• _What the task asks_:
Copy out every line exactly as given.

• _Data shown_:
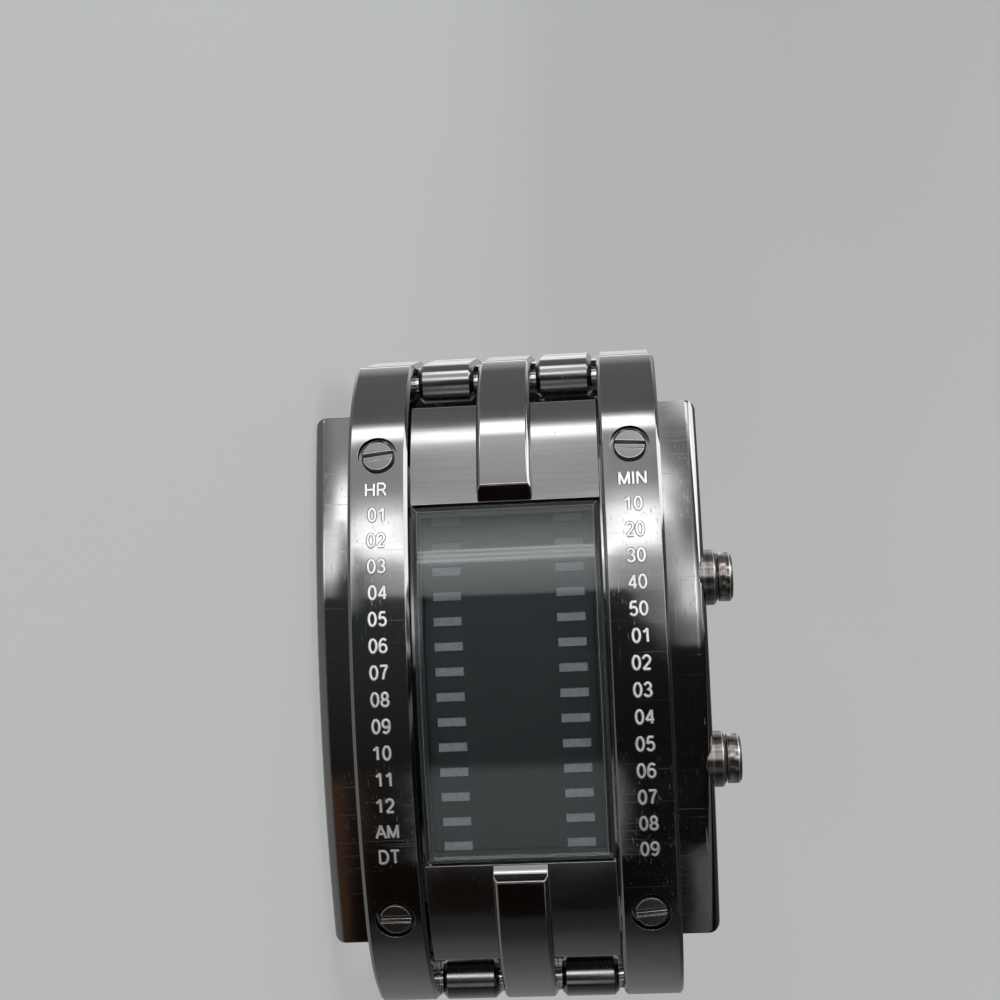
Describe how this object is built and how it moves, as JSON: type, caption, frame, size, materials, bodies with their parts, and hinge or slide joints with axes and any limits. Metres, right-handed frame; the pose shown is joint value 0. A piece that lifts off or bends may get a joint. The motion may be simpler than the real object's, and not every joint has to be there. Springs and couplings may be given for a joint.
{
  "type": "binary watch",
  "caption": "Bracelet watch with a long curved case, lettered rails beside a smoked display window, side pushers and a folding clasp.",
  "frame": {"origin": "middle of the underside of the bounding box, on the outer face of the left side plate", "axes": "+Z towards the pushers, across the case; the display looks towards -Y; +X runs along the case towards the six o'clock end"},
  "size_m": [0.0604, 0.0594, 0.036],
  "materials": {
    "polished_gunmetal": "polished black chrome plating on cast alloy",
    "satin_gunmetal": "satin brushed, dark plated",
    "screw_steel": "dark plated steel",
    "pusher_steel": "turned, dark plated steel",
    "smoked_glass": "polished, smoke grey tint",
    "black_plastic": "matt black",
    "diffuser": "milky white diffuser",
    "led_body": "pale moulded package",
    "circuit_board": "green solder mask",
    "component": "black moulded package",
    "plain_steel": "plain steel",
    "cell_steel": "nickel plated steel",
    "contact_brass": "plated brass",
    "seal_rubber": "soft black rubber"
  },
  "bodies": {
    "case": {"middle_case": "polished_gunmetal", "left_side_plate": "polished_gunmetal", "right_side_plate": "polished_gunmetal", "left_rail": "polished_gunmetal", "right_rail": "polished_gunmetal", "upper_end_cover": "satin_gunmetal", "lower_end_cover": "satin_gunmetal", "upper_rib": "polished_gunmetal", "lower_rib": "polished_gunmetal", "rail_screws": "screw_steel", "window_lens": "smoked_glass", "window_seal": "seal_rubber", "display_mask": "black_plastic", "light_bars": "diffuser", "led_chips": "led_body", "circuit_board": "circuit_board", "controller_chip": "component", "quartz_crystal": "plain_steel", "pusher_contacts": "contact_brass", "module_frame": "black_plastic", "coin_cells": "cell_steel", "battery_strap": "plain_steel", "back_seal": "seal_rubber", "case_back": "satin_gunmetal", "back_screws": "screw_steel", "pusher_tubes": "pusher_steel", "lug_pins": "plain_steel", "upper_pusher_spring": "plain_steel", "lower_pusher_spring": "plain_steel"},
    "upper_pusher": {"upper_pusher": "pusher_steel", "upper_pusher_seal": "seal_rubber", "upper_pusher_clip": "plain_steel"},
    "lower_pusher": {"lower_pusher": "pusher_steel", "lower_pusher_seal": "seal_rubber", "lower_pusher_clip": "plain_steel"},
    "upper_link_1": {"upper_link_1": "polished_gunmetal", "upper_link_pin_1": "plain_steel"},
    "upper_link_2": {"upper_link_2": "polished_gunmetal", "upper_link_pin_2": "plain_steel"},
    "upper_link_3": {"upper_link_3": "polished_gunmetal", "upper_link_pin_3": "plain_steel"},
    "upper_link_4": {"upper_link_4": "polished_gunmetal", "upper_link_pin_4": "plain_steel"},
    "upper_link_5": {"upper_link_5": "polished_gunmetal", "upper_spring_bar": "plain_steel"},
    "lower_link_1": {"lower_link_1": "polished_gunmetal", "lower_link_pin_1": "plain_steel"},
    "lower_link_2": {"lower_link_2": "polished_gunmetal", "lower_link_pin_2": "plain_steel"},
    "lower_link_3": {"lower_link_3": "polished_gunmetal", "lower_link_pin_3": "plain_steel"},
    "lower_link_4": {"lower_link_4": "polished_gunmetal", "lower_link_pin_4": "plain_steel"},
    "lower_link_5": {"lower_link_5": "polished_gunmetal", "lower_spring_bar": "plain_steel"},
    "inner_blade": {"clasp_inner_blade": "satin_gunmetal", "clasp_catch": "plain_steel"},
    "middle_blade": {"clasp_middle_blade": "satin_gunmetal", "clasp_hinge_pins": "plain_steel"},
    "clasp_cover": {"clasp_cover": "polished_gunmetal"}
  },
  "joints": [
    {"name": "upper_pusher_press", "type": "slide", "parent": "case", "child": "upper_pusher", "axis": [0, 0, -1], "range_m": [0, 0.0009], "stiffness_N_per_m": 1500, "deforming": ["upper_pusher_spring"]},
    {"name": "lower_pusher_press", "type": "slide", "parent": "case", "child": "lower_pusher", "axis": [0, 0, -1], "range_m": [0, 0.0009], "stiffness_N_per_m": 1500, "deforming": ["lower_pusher_spring"]},
    {"name": "upper_link_1_hinge", "type": "hinge", "parent": "case", "child": "upper_link_1", "pos_m": [-0.02683, -0.01816, 0.0168], "axis": [0, 0, 1], "range_deg": [0, 18]},
    {"name": "upper_link_2_hinge", "type": "hinge", "parent": "upper_link_1", "child": "upper_link_2", "pos_m": [-0.02843, -0.0091, 0.0168], "axis": [0, 0, 1], "range_deg": [0, 20]},
    {"name": "upper_link_3_hinge", "type": "hinge", "parent": "upper_link_2", "child": "upper_link_3", "pos_m": [-0.02802, 0.00009, 0.0168], "axis": [0, 0, 1], "range_deg": [0, 20]},
    {"name": "upper_link_4_hinge", "type": "hinge", "parent": "upper_link_3", "child": "upper_link_4", "pos_m": [-0.02564, 0.00898, 0.0168], "axis": [0, 0, 1], "range_deg": [0, 20]},
    {"name": "upper_link_5_hinge", "type": "hinge", "parent": "upper_link_4", "child": "upper_link_5", "pos_m": [-0.0214, 0.01714, 0.0168], "axis": [0, 0, 1], "range_deg": [0, 20]},
    {"name": "lower_link_1_hinge", "type": "hinge", "parent": "case", "child": "lower_link_1", "pos_m": [0.02683, -0.01816, 0.0168], "axis": [0, 0, -1], "range_deg": [0, 18]},
    {"name": "lower_link_2_hinge", "type": "hinge", "parent": "lower_link_1", "child": "lower_link_2", "pos_m": [0.02843, -0.0091, 0.0168], "axis": [0, 0, -1], "range_deg": [0, 20]},
    {"name": "lower_link_3_hinge", "type": "hinge", "parent": "lower_link_2", "child": "lower_link_3", "pos_m": [0.02802, 0.00009, 0.0168], "axis": [0, 0, -1], "range_deg": [0, 20]},
    {"name": "lower_link_4_hinge", "type": "hinge", "parent": "lower_link_3", "child": "lower_link_4", "pos_m": [0.02564, 0.00898, 0.0168], "axis": [0, 0, -1], "range_deg": [0, 20]},
    {"name": "lower_link_5_hinge", "type": "hinge", "parent": "lower_link_4", "child": "lower_link_5", "pos_m": [0.0214, 0.01714, 0.0168], "axis": [0, 0, -1], "range_deg": [0, 20]},
    {"name": "inner_blade_hinge", "type": "hinge", "parent": "lower_link_5", "child": "inner_blade", "pos_m": [0.01548, 0.02418, 0.0168], "axis": [0, 0, -1], "range_deg": [0, 28]},
    {"name": "middle_blade_hinge", "type": "hinge", "parent": "inner_blade", "child": "middle_blade", "pos_m": [-0.00827, 0.02605, 0.0168], "axis": [0, 0, 1], "range_deg": [0, 130]},
    {"name": "clasp_cover_hinge", "type": "hinge", "parent": "middle_blade", "child": "clasp_cover", "pos_m": [0.01145, 0.0266, 0.0168], "axis": [0, 0, -1], "range_deg": [0, 130]}
  ]
}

• _Task output_:
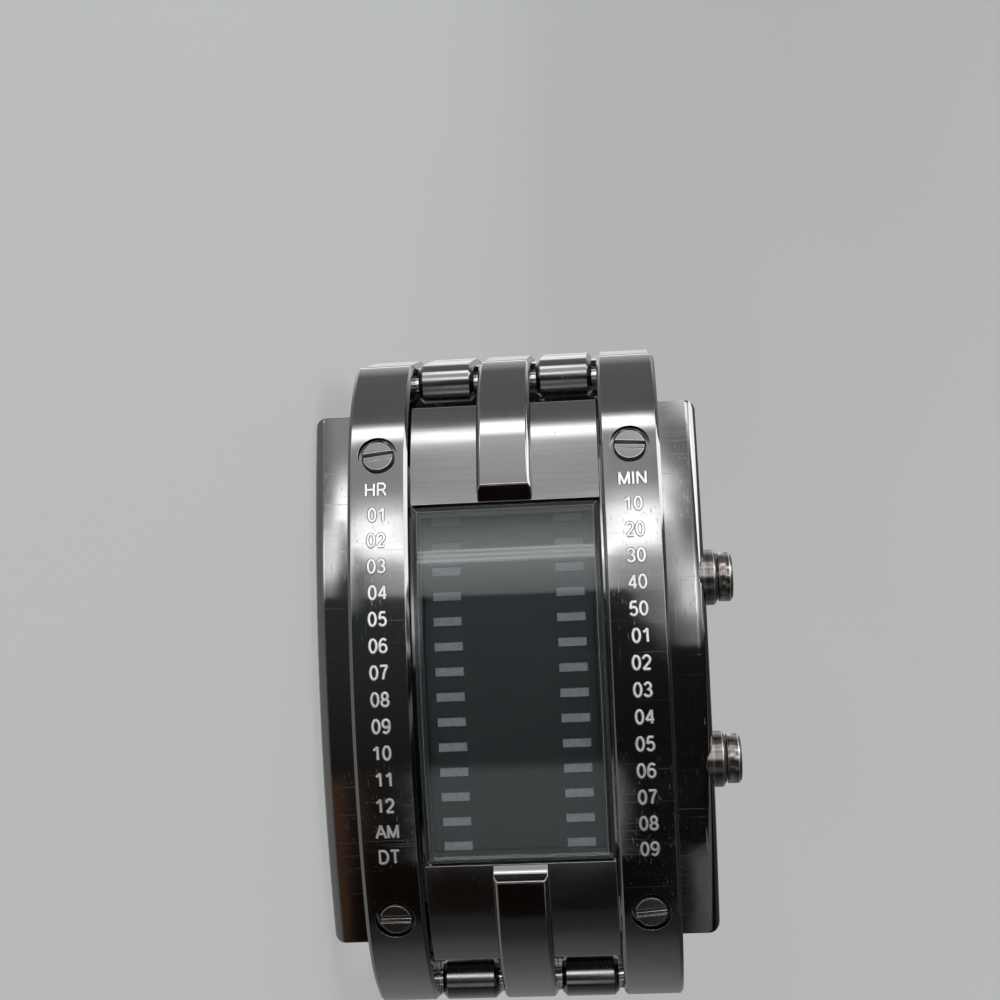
Describe how this object is built and how it moves, as JSON: type, caption, frame, size, materials, bodies with their parts, and hinge or slide joints with axes and any limits. Metres, right-handed frame; the pose shown is joint value 0. A piece that lifts off or bends may get a joint. The motion may be simpler than the real object's, and not every joint has to be there. Springs and couplings may be given for a joint.
{
  "type": "binary watch",
  "caption": "Bracelet watch with a long curved case, lettered rails beside a smoked display window, side pushers and a folding clasp.",
  "frame": {"origin": "middle of the underside of the bounding box, on the outer face of the left side plate", "axes": "+Z towards the pushers, across the case; the display looks towards -Y; +X runs along the case towards the six o'clock end"},
  "size_m": [0.0604, 0.0594, 0.036],
  "materials": {
    "polished_gunmetal": "polished black chrome plating on cast alloy",
    "satin_gunmetal": "satin brushed, dark plated",
    "screw_steel": "dark plated steel",
    "pusher_steel": "turned, dark plated steel",
    "smoked_glass": "polished, smoke grey tint",
    "black_plastic": "matt black",
    "diffuser": "milky white diffuser",
    "led_body": "pale moulded package",
    "circuit_board": "green solder mask",
    "component": "black moulded package",
    "plain_steel": "plain steel",
    "cell_steel": "nickel plated steel",
    "contact_brass": "plated brass",
    "seal_rubber": "soft black rubber"
  },
  "bodies": {
    "case": {"middle_case": "polished_gunmetal", "left_side_plate": "polished_gunmetal", "right_side_plate": "polished_gunmetal", "left_rail": "polished_gunmetal", "right_rail": "polished_gunmetal", "upper_end_cover": "satin_gunmetal", "lower_end_cover": "satin_gunmetal", "upper_rib": "polished_gunmetal", "lower_rib": "polished_gunmetal", "rail_screws": "screw_steel", "window_lens": "smoked_glass", "window_seal": "seal_rubber", "display_mask": "black_plastic", "light_bars": "diffuser", "led_chips": "led_body", "circuit_board": "circuit_board", "controller_chip": "component", "quartz_crystal": "plain_steel", "pusher_contacts": "contact_brass", "module_frame": "black_plastic", "coin_cells": "cell_steel", "battery_strap": "plain_steel", "back_seal": "seal_rubber", "case_back": "satin_gunmetal", "back_screws": "screw_steel", "pusher_tubes": "pusher_steel", "lug_pins": "plain_steel", "upper_pusher_spring": "plain_steel", "lower_pusher_spring": "plain_steel"},
    "upper_pusher": {"upper_pusher": "pusher_steel", "upper_pusher_seal": "seal_rubber", "upper_pusher_clip": "plain_steel"},
    "lower_pusher": {"lower_pusher": "pusher_steel", "lower_pusher_seal": "seal_rubber", "lower_pusher_clip": "plain_steel"},
    "upper_link_1": {"upper_link_1": "polished_gunmetal", "upper_link_pin_1": "plain_steel"},
    "upper_link_2": {"upper_link_2": "polished_gunmetal", "upper_link_pin_2": "plain_steel"},
    "upper_link_3": {"upper_link_3": "polished_gunmetal", "upper_link_pin_3": "plain_steel"},
    "upper_link_4": {"upper_link_4": "polished_gunmetal", "upper_link_pin_4": "plain_steel"},
    "upper_link_5": {"upper_link_5": "polished_gunmetal", "upper_spring_bar": "plain_steel"},
    "lower_link_1": {"lower_link_1": "polished_gunmetal", "lower_link_pin_1": "plain_steel"},
    "lower_link_2": {"lower_link_2": "polished_gunmetal", "lower_link_pin_2": "plain_steel"},
    "lower_link_3": {"lower_link_3": "polished_gunmetal", "lower_link_pin_3": "plain_steel"},
    "lower_link_4": {"lower_link_4": "polished_gunmetal", "lower_link_pin_4": "plain_steel"},
    "lower_link_5": {"lower_link_5": "polished_gunmetal", "lower_spring_bar": "plain_steel"},
    "inner_blade": {"clasp_inner_blade": "satin_gunmetal", "clasp_catch": "plain_steel"},
    "middle_blade": {"clasp_middle_blade": "satin_gunmetal", "clasp_hinge_pins": "plain_steel"},
    "clasp_cover": {"clasp_cover": "polished_gunmetal"}
  },
  "joints": [
    {"name": "upper_pusher_press", "type": "slide", "parent": "case", "child": "upper_pusher", "axis": [0, 0, -1], "range_m": [0, 0.0009], "stiffness_N_per_m": 1500, "deforming": ["upper_pusher_spring"]},
    {"name": "lower_pusher_press", "type": "slide", "parent": "case", "child": "lower_pusher", "axis": [0, 0, -1], "range_m": [0, 0.0009], "stiffness_N_per_m": 1500, "deforming": ["lower_pusher_spring"]},
    {"name": "upper_link_1_hinge", "type": "hinge", "parent": "case", "child": "upper_link_1", "pos_m": [-0.02683, -0.01816, 0.0168], "axis": [0, 0, 1], "range_deg": [0, 18]},
    {"name": "upper_link_2_hinge", "type": "hinge", "parent": "upper_link_1", "child": "upper_link_2", "pos_m": [-0.02843, -0.0091, 0.0168], "axis": [0, 0, 1], "range_deg": [0, 20]},
    {"name": "upper_link_3_hinge", "type": "hinge", "parent": "upper_link_2", "child": "upper_link_3", "pos_m": [-0.02802, 0.00009, 0.0168], "axis": [0, 0, 1], "range_deg": [0, 20]},
    {"name": "upper_link_4_hinge", "type": "hinge", "parent": "upper_link_3", "child": "upper_link_4", "pos_m": [-0.02564, 0.00898, 0.0168], "axis": [0, 0, 1], "range_deg": [0, 20]},
    {"name": "upper_link_5_hinge", "type": "hinge", "parent": "upper_link_4", "child": "upper_link_5", "pos_m": [-0.0214, 0.01714, 0.0168], "axis": [0, 0, 1], "range_deg": [0, 20]},
    {"name": "lower_link_1_hinge", "type": "hinge", "parent": "case", "child": "lower_link_1", "pos_m": [0.02683, -0.01816, 0.0168], "axis": [0, 0, -1], "range_deg": [0, 18]},
    {"name": "lower_link_2_hinge", "type": "hinge", "parent": "lower_link_1", "child": "lower_link_2", "pos_m": [0.02843, -0.0091, 0.0168], "axis": [0, 0, -1], "range_deg": [0, 20]},
    {"name": "lower_link_3_hinge", "type": "hinge", "parent": "lower_link_2", "child": "lower_link_3", "pos_m": [0.02802, 0.00009, 0.0168], "axis": [0, 0, -1], "range_deg": [0, 20]},
    {"name": "lower_link_4_hinge", "type": "hinge", "parent": "lower_link_3", "child": "lower_link_4", "pos_m": [0.02564, 0.00898, 0.0168], "axis": [0, 0, -1], "range_deg": [0, 20]},
    {"name": "lower_link_5_hinge", "type": "hinge", "parent": "lower_link_4", "child": "lower_link_5", "pos_m": [0.0214, 0.01714, 0.0168], "axis": [0, 0, -1], "range_deg": [0, 20]},
    {"name": "inner_blade_hinge", "type": "hinge", "parent": "lower_link_5", "child": "inner_blade", "pos_m": [0.01548, 0.02418, 0.0168], "axis": [0, 0, -1], "range_deg": [0, 28]},
    {"name": "middle_blade_hinge", "type": "hinge", "parent": "inner_blade", "child": "middle_blade", "pos_m": [-0.00827, 0.02605, 0.0168], "axis": [0, 0, 1], "range_deg": [0, 130]},
    {"name": "clasp_cover_hinge", "type": "hinge", "parent": "middle_blade", "child": "clasp_cover", "pos_m": [0.01145, 0.0266, 0.0168], "axis": [0, 0, -1], "range_deg": [0, 130]}
  ]
}